There’s a great study that I like to cite having to do with one restaurant owner in Chicago who was able to reduce the number of no-shows at his restaurant by just having his receptionist change two words that she used when she took a booking. Previously she said, “Thank you for calling Gordon’s Restaurant. If you have to change or cancel your reservation, please call.” That was the standard approach and it was producing about 30 percent no-shows.
If she changed to saying instead of “Please call if you have to change or cancel your reservation,” if she said, “Will you please call if you have to change or cancel your reservation?” and waited for people to say yes, as they all did, then no-shows dropped to 10 percent because people were going to be consistent with what they had said publicly they would do.
People will be likely to say yes to your request if you give them evidence that people just like them have been saying yes to it, too. For example, I saw a recent study that came from Beijing. If a manager put on the menu of the restaurant, “These are our most popular dishes,” each one immediately became 13 to 20 percent more popular. What I like about that is, not only did a very small change produce a big effect, it was entirely costless and entirely ethical. It was only the case that these popular items were identified as popular items. That was enough to cause people to want to go along with what they saw as the wisdom of the crowd.
No surprise that people prefer to say yes to a request to the degree that they know and like the requester. A simple way to make things happen in your direction is to uncover genuine similarities or parallels that exist between you and the person you want to influence, and then raise them to the surface. That increases rapport.
Similarly, uncovering genuinely admirable or commendable features of a person, and complimenting the person on those things will lead to liking. Simple things that we can easily get access to. Instead of burying them and keeping them under wraps, we mention those similarities, we mention those compliments that are genuine to provide. That establishes a rapport that leads to a yes.
Authority refers to the tendency of people to be persuaded in your direction when they see you as having knowledge and credibility on the topic. What’s interesting is how many people fail to properly inform their audience of their genuine credentials before launching into an influence attempt. It’s a big mistake.
A crucial point here with regard to authority is I’m not talking about being in authority and using that lever to move people in your direction. There are all kinds of problems associated with that, including resentment and resistance. I’m talking about being an authority. Someone who is perceived as a credible source of information that people can use to make good choices.
People will try to seize those opportunities that you offer them that are rare or scarce, dwindling in availability. That’s an important reminder that we need to differentiate what we have to offer that is different from our rivals or competitors. That way we can tell people honestly, “You can only get this aspect, or this feature, or this combination of advantages by moving in the direction that I’m recommending.”
Most people always use their favorite approach to influence, the one that they like the best. That’s a mistake.
I have a colleague who is in the marketing department at an American university, who told me that he has spent the last 16 years looking to find the single best influence approach. I saw him at a conference a while ago and he stopped me. He said, “Bob, I found it. I found the single best approach to influence. It is not to have a single approach.”
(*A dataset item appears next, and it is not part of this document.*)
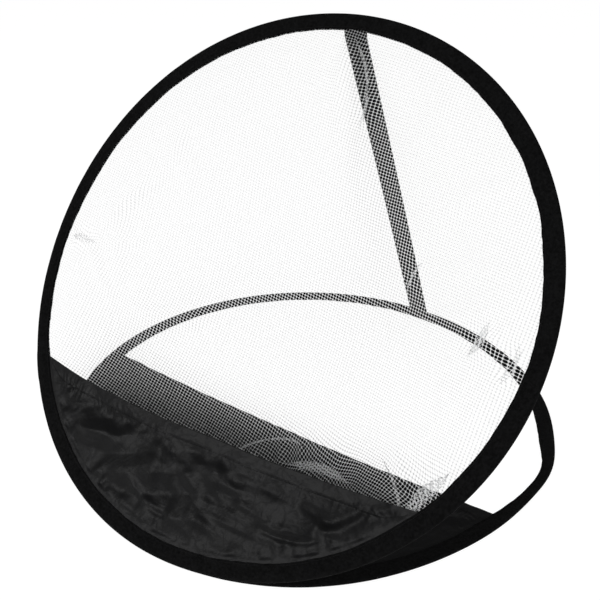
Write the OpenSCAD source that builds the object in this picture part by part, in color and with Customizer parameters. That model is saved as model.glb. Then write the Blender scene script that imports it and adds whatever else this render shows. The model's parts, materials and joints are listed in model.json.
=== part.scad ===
// Pop-up golf chipping net: two sleeved spring hoops, a net pocket, two aprons and a strap.
// Millimetres, +Z up. The origin is under the middle of the object, on the ground.
// X runs along the hinge between the hoops, and the player stands on the -Y side.

/* [Hoops] */
// Outer diameter of each sleeved hoop
hoop_d = 510; // [400:5:700]
// Angle between the open front hoop and the ground
open_angle = 51; // [40:1:65]
// Sideways distance between the centres of the two hoops, as they are sewn together
hoop_stagger = 20; // [0:1:40]
// Distance between the hinge line and each hoop's face
hinge_lift = 0.15; // [0.1:0.05:0.5]
// How far the front hoop's edge hangs below the hinge line, in front of the base hoop
front_drop = 5; // [0:0.5:6]

/* [Sleeve] */
// Width of the flat sleeve, from its outer to its inner edge
sleeve_w = 15.5; // [13:0.5:24]
// Thickness of the sleeve where it holds the wire
sleeve_t = 5.6; // [5.4:0.1:9]
// Thickness of the sleeve at its sewn inner edge
lip_t = 3.6; // [3.4:0.1:5.2]
// Width of the flat band on the sleeve, over the wire
band_w = 4; // [3:0.5:6]
// Rounding of the sleeve's outer corners
round_r = 2; // [1:0.25:3]
// Thickness of the sleeve cloth outside the wire
cloth_t = 0.7; // [0.4:0.1:1.2]
// Depth of the slot between the lips, which holds the cloth edges
slot_d = 4; // [3:0.5:6]

/* [Wire] */
// Width of the flat spring strip, across the hoop's plane
wire_w = 3; // [2:0.1:3.2]
// Thickness of the flat spring strip
wire_t = 1; // [0.6:0.1:1.4]
// Length of the ferrule that joins the strip's ends
ferrule_l = 32; // [20:1:60]
// Wall of the ferrule
ferrule_wall = 0.5; // [0.4:0.05:0.6]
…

That’s a fool’s game to think that every situation will yield to the same tactic or strategy. We have to assess every situation in terms of what’s truly available for us there. Is there genuine social proof? Then we should use it. Do we have a genuine scarcity issue that we can raise to the surface, a unique feature? Then we should use it. Do we have genuine authority on the topic? Then we should use it. That’s how you would decide. Not based on what tends to be your favorite approach, but using the one that aligns with what is truly inherent in the situation waiting to be employed.
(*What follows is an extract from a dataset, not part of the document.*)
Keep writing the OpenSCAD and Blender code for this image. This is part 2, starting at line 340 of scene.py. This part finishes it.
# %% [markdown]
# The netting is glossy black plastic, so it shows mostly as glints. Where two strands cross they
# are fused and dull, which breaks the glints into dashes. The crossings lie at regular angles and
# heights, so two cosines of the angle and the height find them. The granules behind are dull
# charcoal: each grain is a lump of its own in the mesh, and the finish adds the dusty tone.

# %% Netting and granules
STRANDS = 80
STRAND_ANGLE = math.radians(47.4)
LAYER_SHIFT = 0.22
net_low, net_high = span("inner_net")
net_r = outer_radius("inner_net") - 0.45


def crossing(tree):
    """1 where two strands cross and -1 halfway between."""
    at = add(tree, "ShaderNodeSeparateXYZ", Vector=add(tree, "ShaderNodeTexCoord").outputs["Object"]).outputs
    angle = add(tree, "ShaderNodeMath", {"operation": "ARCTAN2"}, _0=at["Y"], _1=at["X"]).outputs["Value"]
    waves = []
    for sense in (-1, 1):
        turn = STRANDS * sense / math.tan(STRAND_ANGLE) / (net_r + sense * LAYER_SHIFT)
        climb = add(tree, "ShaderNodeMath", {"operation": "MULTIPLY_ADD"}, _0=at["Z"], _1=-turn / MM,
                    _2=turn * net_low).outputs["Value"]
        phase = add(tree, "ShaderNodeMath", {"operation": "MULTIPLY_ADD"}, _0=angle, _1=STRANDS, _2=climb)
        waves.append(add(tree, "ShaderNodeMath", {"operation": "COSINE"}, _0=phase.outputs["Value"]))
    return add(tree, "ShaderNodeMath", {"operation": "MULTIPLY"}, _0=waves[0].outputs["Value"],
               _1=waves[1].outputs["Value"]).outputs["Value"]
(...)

My sense of the proper way to determine what is ethical is to make a distinction between a smuggler of influence and a detective of influence. The smuggler knows these six principles and then counterfeits them, brings them into situations where they don’t naturally reside.
The opposite is the sleuth’s approach, the detective’s approach to influence. The detective also knows what the principles are, and goes into every situation aware of them looking for the natural presence of one or another of these principles. If we truly do have authority in the topic, if we locate it as inherently present, we can simply bring it to the surface and make people aware of it. If we truly do have social proof, we can bring that to the surface. If we truly do recognize that people have made a commitment, or have prioritized a particular value that is consistent with what we can provide, we can show them that congruency and let the rule for commitment and consistency do the work for us.
That’s the difference, the difference between manufacturing, fabricating, counterfeiting the presence of one or another of these principles in a situation, versus identifying and then uncovering it for our audience members so that it simply becomes more visible to them as something that’s truly present in the situation.
You can go all the way back to the ’50s and the book “Hidden Persuaders,” and go forward from that. Of the books that are relatively recent on the topic of persuasion and influence that I particularly like, I think Daniel Pink’s new book “To Sell is Human,” and Guy Kawasaki’s book “Enchantment,” do a really good job.
Another is Adam Grant’s book, “Give and Take.” I know you’ve interviewed Adam. He takes a more organizational view. How do you wind up being influential inside your organization rather than with customers, and clients, and so on? I think it’s a valuable perspective as well.
Here’s a story for you. It has to do with the authority principle, and how I sought to learn about the action of these principles, not just in the laboratory, but in the training programs of the most successful influence industries of our society. When I took the training I always did that incognito, undercover — they didn’t know who I was.
At the end of the training, I would reveal my true identity, my university affiliation, and my intention to write a book about the influence process. Because I had not informed them ahead of time that I was collecting data from them, I always gave them the opportunity to tell me that they prohibited me from using their data in my book. I said, “If you are not comfortable with this, and don’t want me to include any reference to what I learned here, I will honor that preference.” Eric, not one asked me to embargo their information. Not one.
When I asked them about it, the answer was a version of the authority principle. They said, “You mean you’re a university professor and you’re asking me? You mean, you’re my student?” They puffed up their chest and said, “Of course you can use my insights.”